Remote Physiologic Monitoring Program

The Human Integrative Environmental Physiology Laboratory has an extensive history of studying and developing remote monitoring equipment, with research dating back to the early 2000s.

We have partnered with many groups to develop specialized equipment for our expeditions. We also work with groups that make mobile health devices, helping them improve the quality of their equipment and algorithms.

The Remote Physiologic Monitoring Program has several ongoing research projects.

Exhaled breath condensate metabolomics

This is a pilot study in collaboration with the Mayo Clinic Metabolomics Core. We are studying whether metabolites or other substances can be identified in exhaled breath condensate.

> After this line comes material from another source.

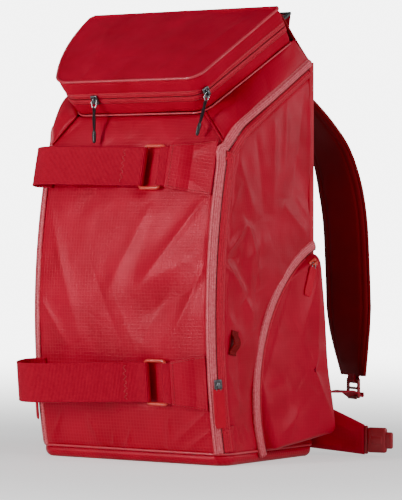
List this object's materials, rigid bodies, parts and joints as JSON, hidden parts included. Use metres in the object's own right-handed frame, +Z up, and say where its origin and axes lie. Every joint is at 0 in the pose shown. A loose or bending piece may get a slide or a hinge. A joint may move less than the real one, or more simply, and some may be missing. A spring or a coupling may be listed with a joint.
{
  "type": "ski boot bag",
  "caption": "Front-loading ski boot backpack with side zip doors, slanted zip lid, bulging side pockets, front lash straps and padded shoulder straps.",
  "frame": {"origin": "on the floor under the middle of the bag's body", "axes": "+Z up, +Y from the front panel towards the wearer's back, +X towards the right seen from the front"},
  "size_m": [0.5032, 0.4196, 0.5679],
  "materials": {
    "shell_fabric": "glossy polyurethane-coated ripstop tarpaulin",
    "zip_tape": "water-repellent coated zip tape",
    "webbing": "woven ribbed webbing",
    "pull_fabric": "stitched matt fabric tab",
    "cord": "braided cord with moulded end",
    "slider_metal": "dark plated metal",
    "slider_red": "red enamelled metal",
    "ring_red": "coral enamelled wire",
    "padding": "padded fabric with bound edges",
    "buckle_red": "moulded acetal",
    "buckle_black": "moulded acetal",
    "board": "sheet polyethylene"
  },
  "bodies": {
    "bag": {"front_panel": "shell_fabric", "base_panel": "shell_fabric", "back_panel": "shell_fabric", "collar": "shell_fabric", "right_yoke": "shell_fabric", "left_yoke": "shell_fabric", "right_side_panel": "shell_fabric", "left_side_panel": "shell_fabric", "right_door_zip_front_tape": "zip_tape", "left_door_zip_front_tape": "zip_tape", "lid_zip_lower_tape": "zip_tape", "right_pocket_panel": "shell_fabric", "left_pocket_panel": "shell_fabric", "right_pocket_zip_tape": "zip_tape", "left_pocket_zip_tape": "zip_tape", "upper_strap": "webbing", "lower_strap": "webbing", "upper_strap_anchor": "shell_fabric", "lower_strap_anchor": "shell_fabric", "base_board": "board", "back_frame_sheet": "board", "back_pads": "padding", "load_lifter_tabs": "webbing", "load_lifter_locks": "buckle_black", "load_lifter_webbing": "webbing", "right_adjuster_webbing": "webbing", "left_adjuster_webbing": "webbing"},
    "lid": {"lid": "shell_fabric", "lid_zip_upper_tape": "zip_tape"},
    "front_lid_slider": {"front_lid_slider": "slider_metal"},
    "front_lid_pull": {"front_lid_pull": "cord"},
    "side_lid_slider": {"side_lid_slider": "slider_metal"},
    "side_lid_pull": {"side_lid_pull": "cord"},
    "upper_ring": {"upper_ring": "ring_red"},
    "lower_ring": {"lower_ring": "ring_red"},
    "haul_handle": {"haul_handle": "webbing"},
    "right_door": {"right_door": "shell_fabric", "right_door_zip_rear_tape": "zip_tape", "right_lash_loop": "webbing"},
    "right_door_slider": {"right_door_slider": "slider_metal"},
    "right_door_pull": {"right_door_pull": "pull_fabric"},
    "right_pocket_flap": {"right_pocket_flap": "shell_fabric"},
    "right_pocket_slider": {"right_pocket_slider": "slider_red"},
    "right_pocket_pull": {"right_pocket_pull": "pull_fabric"},
    "right_shoulder": {"right_shoulder_strap": "padding", "right_strap_lock": "buckle_red"},
    "right_hip": {"right_hip_wing": "shell_fabric", "right_hip_buckle": "buckle_red"},
    "left_door": {"left_door": "shell_fabric", "left_door_zip_rear_tape": "zip_tape", "left_lash_loop": "webbing"},
    "left_door_slider": {"left_door_slider": "slider_metal"},
    "left_door_pull": {"left_door_pull": "pull_fabric"},
    "left_pocket_flap": {"left_pocket_flap": "shell_fabric"},
    "left_pocket_slider": {"left_pocket_slider": "slider_red"},
    "left_pocket_pull": {"left_pocket_pull": "pull_fabric"},
    "left_shoulder": {"left_shoulder_strap": "padding", "left_strap_lock": "buckle_red"},
    "left_hip": {"left_hip_wing": "shell_fabric", "left_hip_buckle": "buckle_red"}
  },
  "joints": [
    {"name": "lid_hinge", "type": "hinge", "parent": "bag", "child": "lid", "pos_m": [0, 0.027, 0.568], "axis": [-1, 0, 0], "range_deg": [0, 110]},
    {"name": "front_lid_slide", "type": "slide", "parent": "lid", "child": "front_lid_slider", "axis": [1, 0, 0], "range_m": [-0.035, 0.13]},
    {"name": "front_lid_pull_swing", "type": "hinge", "parent": "front_lid_slider", "child": "front_lid_pull", "pos_m": [-0.056, -0.09179, 0.4532], "axis": [-1, 0, 0], "range_deg": [0, 100]},
    {"name": "side_lid_slide", "type": "slide", "parent": "lid", "child": "side_lid_slider", "axis": [0.261, 0.7831, 0.5645], "range_m": [0, 0.09]},
    {"name": "side_lid_pull_swing", "type": "hinge", "parent": "side_lid_slider", "child": "side_lid_pull", "pos_m": [0.1102, -0.08224, 0.45841], "axis": [-0.1815, -0.9647, 0.1906], "range_deg": [0, 92]},
    {"name": "right_door_fold", "type": "hinge", "parent": "bag", "child": "right_door", "pos_m": [0.14443, -0.08371, 0.04], "axis": [0.0113, 0.3721, 0.9281], "range_deg": [0, 60]},
    {"name": "left_door_fold", "type": "hinge", "parent": "bag", "child": "left_door", "pos_m": [-0.14443, -0.08371, 0.04], "axis": [0.0113, -0.3721, -0.9281], "range_deg": [0, 60]},
    {"name": "right_door_slide", "type": "hinge", "parent": "right_door", "child": "right_door_slider", "pos_m": [0.137, 0.651, 0.183], "axis": [-1, 0, 0], "range_deg": [0, 19]},
    {"name": "left_door_slide", "type": "hinge", "parent": "left_door", "child": "left_door_slider", "pos_m": [-0.137, 0.651, 0.183], "axis": [-1, 0, 0], "range_deg": [0, 19]},
    {"name": "right_door_pull_swing", "type": "hinge", "parent": "right_door_slider", "child": "right_door_pull", "pos_m": [0.14039, -0.10389, 0.10039], "axis": [-0.7071, -0.7029, -0.0769], "range_deg": [0, 110]},
    {"name": "left_door_pull_swing", "type": "hinge", "parent": "left_door_slider", "child": "left_door_pull", "pos_m": [-0.14039, -0.10389, 0.10039], "axis": [-0.7071, 0.7029, 0.0769], "range_deg": [0, 110]},
    {"name": "right_pocket_fold", "type": "hinge", "parent": "bag", "child": "right_pocket_flap", "pos_m": [0.16214, -0.0105, 0.014], "axis": [0, 0.4003, 0.9164], "range_deg": [0, 50]},
    {"name": "left_pocket_fold", "type": "hinge", "parent": "bag", "child": "left_pocket_flap", "pos_m": [-0.16214, -0.0105, 0.014], "axis": [0, -0.4003, -0.9164], "range_deg": [0, 50]},
    {"name": "right_pocket_slide", "type": "hinge", "parent": "right_pocket_flap", "child": "right_pocket_slider", "pos_m": [0.1985, 0.166, 0.085], "axis": [0.9647, -0.2412, 0.1055], "range_deg": [0, 58]},
    {"name": "left_pocket_slide", "type": "hinge", "parent": "left_pocket_flap", "child": "left_pocket_slider", "pos_m": [-0.1985, 0.166, 0.085], "axis": [0.9647, 0.2412, -0.1055], "range_deg": [0, 58]},
    {"name": "right_pocket_pull_swing", "type": "hinge", "parent": "right_pocket_slider", "child": "right_pocket_pull", "pos_m": [0.16337, 0.08166, 0.24657], "axis": [-0.2633, -0.8841, 0.3862], "range_deg": [0, 110]},
    {"name": "left_pocket_pull_swing", "type": "hinge", "parent": "left_pocket_slider", "child": "left_pocket_pull", "pos_m": [-0.16337, 0.08166, 0.24657], "axis": [-0.2633, 0.8841, -0.3862], "range_deg": [0, 110]},
    {"name": "upper_ring_tilt", "type": "hinge", "parent": "bag", "child": "upper_ring", "pos_m": [0.051, -0.09702, 0.36566], "axis": [0, 0.2372, 0.9715], "range_deg": [-4, 25], "deforming": ["upper_strap"]},
    {"name": "lower_ring_tilt", "type": "hinge", "parent": "bag", "child": "lower_ring", "pos_m": [0.07, -0.11476, 0.10227], "axis": [0, -0.1048, 0.9945], "range_deg": [-4, 25], "deforming": ["lower_strap"]},
    {"name": "haul_handle_flip", "type": "hinge", "parent": "bag", "child": "haul_handle", "pos_m": [0, 0.04397, 0.55834], "axis": [1, 0, 0], "range_deg": [0, 130]},
    {"name": "right_shoulder_swing", "type": "hinge", "parent": "bag", "child": "right_shoulder", "pos_m": [0.058, 0.121, 0.494], "axis": [0.8829, -0.4695, 0], "range_deg": [-12, 30], "deforming": ["right_adjuster_webbing", "load_lifter_webbing"]},
    {"name": "left_shoulder_swing", "type": "hinge", "parent": "bag", "child": "left_shoulder", "pos_m": [-0.058, 0.121, 0.494], "axis": [0.8829, 0.4695, 0], "range_deg": [-12, 30], "deforming": ["left_adjuster_webbing", "load_lifter_webbing"]},
    {"name": "right_hip_swing", "type": "hinge", "parent": "bag", "child": "right_hip", "pos_m": [0.122, 0.107, 0], "axis": [0, 0, 1], "range_deg": [0, 60]},
    {"name": "left_hip_swing", "type": "hinge", "parent": "bag", "child": "left_hip", "pos_m": [-0.122, 0.107, 0], "axis": [0, 0, -1], "range_deg": [0, 60]}
  ],
  "couplings": [
    {"joint": "side_lid_pull_swing", "follows": "side_lid_slide", "rad_per_m": 17.4}
  ]
}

These substances could be used to distinguish patients with heart failure who are stable, patients with heart failure who are decompensated, and people who are healthy.

The ultimate goal of this research is to determine if there are novel patterns or biomarkers that can be used as point-of-care tests for tracking disease status in patients with heart failure.

Remote monitoring of cardiac health

This study works with patients who are being monitored for cardiopulmonary conditions. The study seeks to use novel hardware to provide health care providers with insight on how patients are trending once diagnosed. After discharge, the study is identifying patients who are at high risk of an adverse event so that they can be treated before being admitted or readmitted to the hospital.

Cardiac resynchronization of pacemakers

Pacemakers are automatically set to specific atrioventricular contraction timings based on normalized data, not individualized data.

The objective of this project is to use exercise and gas exchange techniques combined with monitoring over time to develop more-individualized cardiac synchronization for pacemakers.